Meadowlark stores exactly what was sent to it, and it returns exactly what it stored. When you POST a resource, of course you aren’t including that link  element – so a GET request does not contain that link. It would be possible to modify the document and add the link, because the id  value is not a random value in Meadowlark: it is a calculated value built from the natural key of the resource. It concatenates the natural key together (again, this could be quite long), then calculates a SHA256 hash code, and then base64 encodes that to have a < 40 character unique ID.

So, Meadowlark could modify the document without having to query and find the id  value for that reference. Or… the same procedure used by Meadowlark could be employed by the AMT solution: store the files using that calculated hash value. But now when you open a file and want to find all related files, you have to recalculate the hash value with every operation. That will become computationally expensive.

AMT Lookup "Table"

Another option is for the AMT data lake solution to create a “lookup table” that stores both the link.href value and a calculated hash value. In SQL terms this would be like having the following tables and joins.

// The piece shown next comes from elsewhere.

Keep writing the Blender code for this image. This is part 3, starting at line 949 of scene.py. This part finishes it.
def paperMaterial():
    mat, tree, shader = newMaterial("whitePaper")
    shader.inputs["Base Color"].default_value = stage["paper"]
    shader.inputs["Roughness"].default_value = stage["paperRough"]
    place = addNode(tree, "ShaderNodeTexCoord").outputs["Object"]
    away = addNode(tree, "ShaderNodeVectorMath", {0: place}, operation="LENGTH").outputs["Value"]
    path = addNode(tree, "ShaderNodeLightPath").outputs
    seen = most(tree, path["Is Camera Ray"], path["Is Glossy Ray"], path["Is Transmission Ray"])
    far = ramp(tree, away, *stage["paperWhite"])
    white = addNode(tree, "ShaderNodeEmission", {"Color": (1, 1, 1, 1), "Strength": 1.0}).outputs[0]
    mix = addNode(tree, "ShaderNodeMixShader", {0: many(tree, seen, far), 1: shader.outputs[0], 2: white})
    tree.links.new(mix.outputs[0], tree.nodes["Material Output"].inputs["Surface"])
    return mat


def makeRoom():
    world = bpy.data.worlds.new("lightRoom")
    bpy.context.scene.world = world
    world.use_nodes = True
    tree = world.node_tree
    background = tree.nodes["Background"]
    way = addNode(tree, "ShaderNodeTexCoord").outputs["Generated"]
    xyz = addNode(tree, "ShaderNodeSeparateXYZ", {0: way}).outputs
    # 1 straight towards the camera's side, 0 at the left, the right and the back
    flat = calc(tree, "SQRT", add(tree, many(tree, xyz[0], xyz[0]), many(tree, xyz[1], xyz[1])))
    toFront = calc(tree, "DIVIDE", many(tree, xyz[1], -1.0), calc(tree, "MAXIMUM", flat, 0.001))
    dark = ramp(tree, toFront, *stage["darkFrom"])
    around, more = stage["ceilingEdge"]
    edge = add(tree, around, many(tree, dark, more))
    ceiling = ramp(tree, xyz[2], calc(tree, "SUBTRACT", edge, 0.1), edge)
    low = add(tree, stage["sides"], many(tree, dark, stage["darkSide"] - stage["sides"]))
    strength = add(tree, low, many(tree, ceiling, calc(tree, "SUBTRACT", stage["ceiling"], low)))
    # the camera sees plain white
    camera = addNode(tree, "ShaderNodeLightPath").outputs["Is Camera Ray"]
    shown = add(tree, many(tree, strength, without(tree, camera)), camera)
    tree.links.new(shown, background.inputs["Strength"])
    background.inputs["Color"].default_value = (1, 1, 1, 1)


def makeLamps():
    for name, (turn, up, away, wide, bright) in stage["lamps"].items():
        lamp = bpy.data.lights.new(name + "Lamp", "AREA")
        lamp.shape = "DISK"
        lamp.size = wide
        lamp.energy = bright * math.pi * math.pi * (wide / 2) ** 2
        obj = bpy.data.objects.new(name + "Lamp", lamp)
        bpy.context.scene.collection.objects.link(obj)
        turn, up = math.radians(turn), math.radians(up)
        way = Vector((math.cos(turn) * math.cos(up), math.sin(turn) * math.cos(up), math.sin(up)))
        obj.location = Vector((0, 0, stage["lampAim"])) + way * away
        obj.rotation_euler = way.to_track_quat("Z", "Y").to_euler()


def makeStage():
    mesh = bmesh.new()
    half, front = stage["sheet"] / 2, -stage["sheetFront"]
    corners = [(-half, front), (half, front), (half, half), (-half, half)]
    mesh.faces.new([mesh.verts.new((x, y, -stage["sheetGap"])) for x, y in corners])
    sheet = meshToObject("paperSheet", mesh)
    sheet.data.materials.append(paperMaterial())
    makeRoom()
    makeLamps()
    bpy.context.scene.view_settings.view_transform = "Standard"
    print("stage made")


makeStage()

This has the advantage of being useful for Meadowlark. The “IdMappings” table is quick-and-dirty and can probably down to just “href” and “id”. In fact, this is similar to how Meadowlark handles referential integrity checks, through the help of a References lookup table. Side note: the lookup table in the middle of the diagram probably does not need source and destination, since the href  to a student would be the same regardless of whether the source is studentEducationOrganizationAssociation or any other document that references a student. And the "destination" (students) is already embedded into the href  value and thus easy for a human to understand.

Summary of Options Thus Far

To summarize, right now we have these ideas for how we can have a single data lake structure that works for both the .NET API and Meadowlark:

  1. Modify Meadowlark so that it enriches the received document with the link information when storing data and responding to GET requests. Continue storing files using the document’s id value. In Meadowlark, that id value is the natural key hashcode.

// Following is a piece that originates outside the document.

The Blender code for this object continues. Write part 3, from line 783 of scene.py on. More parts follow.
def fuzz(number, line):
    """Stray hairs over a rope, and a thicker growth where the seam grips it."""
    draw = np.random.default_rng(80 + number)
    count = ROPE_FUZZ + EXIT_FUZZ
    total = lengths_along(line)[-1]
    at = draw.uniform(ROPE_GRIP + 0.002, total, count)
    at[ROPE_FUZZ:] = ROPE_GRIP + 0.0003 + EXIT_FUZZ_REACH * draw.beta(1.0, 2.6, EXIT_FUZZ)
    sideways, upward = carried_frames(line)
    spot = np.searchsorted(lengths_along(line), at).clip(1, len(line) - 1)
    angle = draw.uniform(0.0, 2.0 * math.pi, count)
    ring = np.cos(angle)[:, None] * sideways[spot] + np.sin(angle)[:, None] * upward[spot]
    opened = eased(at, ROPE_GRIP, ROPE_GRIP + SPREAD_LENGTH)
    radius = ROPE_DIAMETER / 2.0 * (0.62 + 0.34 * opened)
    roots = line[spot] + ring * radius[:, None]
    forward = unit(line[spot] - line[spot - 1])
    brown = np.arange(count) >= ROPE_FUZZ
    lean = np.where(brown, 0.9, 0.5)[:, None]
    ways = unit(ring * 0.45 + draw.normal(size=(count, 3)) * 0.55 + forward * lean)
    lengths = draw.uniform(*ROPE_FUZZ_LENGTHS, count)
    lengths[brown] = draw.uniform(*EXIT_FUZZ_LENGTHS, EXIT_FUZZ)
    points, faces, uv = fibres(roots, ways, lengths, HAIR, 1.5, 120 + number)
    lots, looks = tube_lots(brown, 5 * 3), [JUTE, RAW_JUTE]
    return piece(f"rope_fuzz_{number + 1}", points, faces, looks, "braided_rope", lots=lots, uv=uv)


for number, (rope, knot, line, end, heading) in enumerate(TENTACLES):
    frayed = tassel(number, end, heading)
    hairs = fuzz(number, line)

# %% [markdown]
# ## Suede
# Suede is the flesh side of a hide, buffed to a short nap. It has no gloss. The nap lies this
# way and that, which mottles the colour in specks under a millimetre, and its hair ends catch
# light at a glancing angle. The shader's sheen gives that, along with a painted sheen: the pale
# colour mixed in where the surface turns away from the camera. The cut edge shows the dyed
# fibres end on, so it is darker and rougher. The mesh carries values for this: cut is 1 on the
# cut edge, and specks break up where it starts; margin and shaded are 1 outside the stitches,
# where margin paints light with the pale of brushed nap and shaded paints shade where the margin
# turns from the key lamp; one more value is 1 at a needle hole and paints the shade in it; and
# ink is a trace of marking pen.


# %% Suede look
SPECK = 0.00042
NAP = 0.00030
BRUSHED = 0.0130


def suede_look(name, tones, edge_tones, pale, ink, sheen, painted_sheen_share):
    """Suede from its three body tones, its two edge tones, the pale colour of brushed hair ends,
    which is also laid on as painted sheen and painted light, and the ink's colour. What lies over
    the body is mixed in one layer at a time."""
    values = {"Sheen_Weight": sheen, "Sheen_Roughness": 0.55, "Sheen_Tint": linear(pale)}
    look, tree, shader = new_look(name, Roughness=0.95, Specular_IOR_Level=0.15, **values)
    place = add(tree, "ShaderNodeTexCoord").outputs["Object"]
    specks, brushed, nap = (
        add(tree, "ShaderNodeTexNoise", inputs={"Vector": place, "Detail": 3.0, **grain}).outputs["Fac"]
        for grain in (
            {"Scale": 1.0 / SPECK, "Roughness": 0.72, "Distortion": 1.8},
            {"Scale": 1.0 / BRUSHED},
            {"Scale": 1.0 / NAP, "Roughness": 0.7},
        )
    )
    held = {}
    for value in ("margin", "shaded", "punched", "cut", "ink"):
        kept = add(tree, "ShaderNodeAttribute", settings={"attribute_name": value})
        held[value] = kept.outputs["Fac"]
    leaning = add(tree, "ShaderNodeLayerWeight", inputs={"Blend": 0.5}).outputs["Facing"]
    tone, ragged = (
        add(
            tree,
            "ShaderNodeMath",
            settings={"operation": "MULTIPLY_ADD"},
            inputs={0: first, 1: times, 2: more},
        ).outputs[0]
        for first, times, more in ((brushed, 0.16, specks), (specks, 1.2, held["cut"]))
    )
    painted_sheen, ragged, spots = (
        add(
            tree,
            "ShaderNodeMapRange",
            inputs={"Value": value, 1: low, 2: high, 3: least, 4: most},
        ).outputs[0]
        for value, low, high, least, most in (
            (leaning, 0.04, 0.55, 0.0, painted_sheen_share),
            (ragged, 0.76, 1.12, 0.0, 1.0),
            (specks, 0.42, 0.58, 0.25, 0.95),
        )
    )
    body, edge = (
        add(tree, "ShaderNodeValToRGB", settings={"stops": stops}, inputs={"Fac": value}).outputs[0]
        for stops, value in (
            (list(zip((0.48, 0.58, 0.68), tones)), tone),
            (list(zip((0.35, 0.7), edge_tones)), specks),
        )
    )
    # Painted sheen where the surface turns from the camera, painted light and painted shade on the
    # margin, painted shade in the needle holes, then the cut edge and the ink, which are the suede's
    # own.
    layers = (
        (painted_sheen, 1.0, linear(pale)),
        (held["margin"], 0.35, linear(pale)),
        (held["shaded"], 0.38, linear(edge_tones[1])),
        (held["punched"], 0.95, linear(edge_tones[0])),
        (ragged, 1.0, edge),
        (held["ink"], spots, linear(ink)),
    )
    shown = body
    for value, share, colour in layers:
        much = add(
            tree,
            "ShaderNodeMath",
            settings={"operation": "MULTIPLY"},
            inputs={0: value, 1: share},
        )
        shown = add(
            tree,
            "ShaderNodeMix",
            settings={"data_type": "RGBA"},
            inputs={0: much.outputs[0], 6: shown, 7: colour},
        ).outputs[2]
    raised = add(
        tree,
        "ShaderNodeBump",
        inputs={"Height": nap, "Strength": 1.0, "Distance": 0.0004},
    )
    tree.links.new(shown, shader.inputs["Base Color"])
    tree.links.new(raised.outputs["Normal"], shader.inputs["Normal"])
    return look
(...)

  2. Modify the data lake solution to store files using hash-codes of the natural key as the file name, instead of using the Ed-Fi ID in the file name. Optimize for joins by creating a pre-calculated mapping between the link.href  (which contains the Ed-Fi ID value) and the calculated id value.

Option 2 is more work than option 1, but feels more "pure" in that it is not modifying the received document.

That said, there are other reasons to consider modifying the document on a GET response: enriching it with createdBy, createDate, and lastModifiedDate (and possibly eTag, unless it goes into a response header). If we decide to add those metadata elements, why not add the link? And adding the linkwould make it easier for someone else to create their own data lake solution. So maybe option 1 really is the other way to go.

Or perhaps someone can come up with an option 3?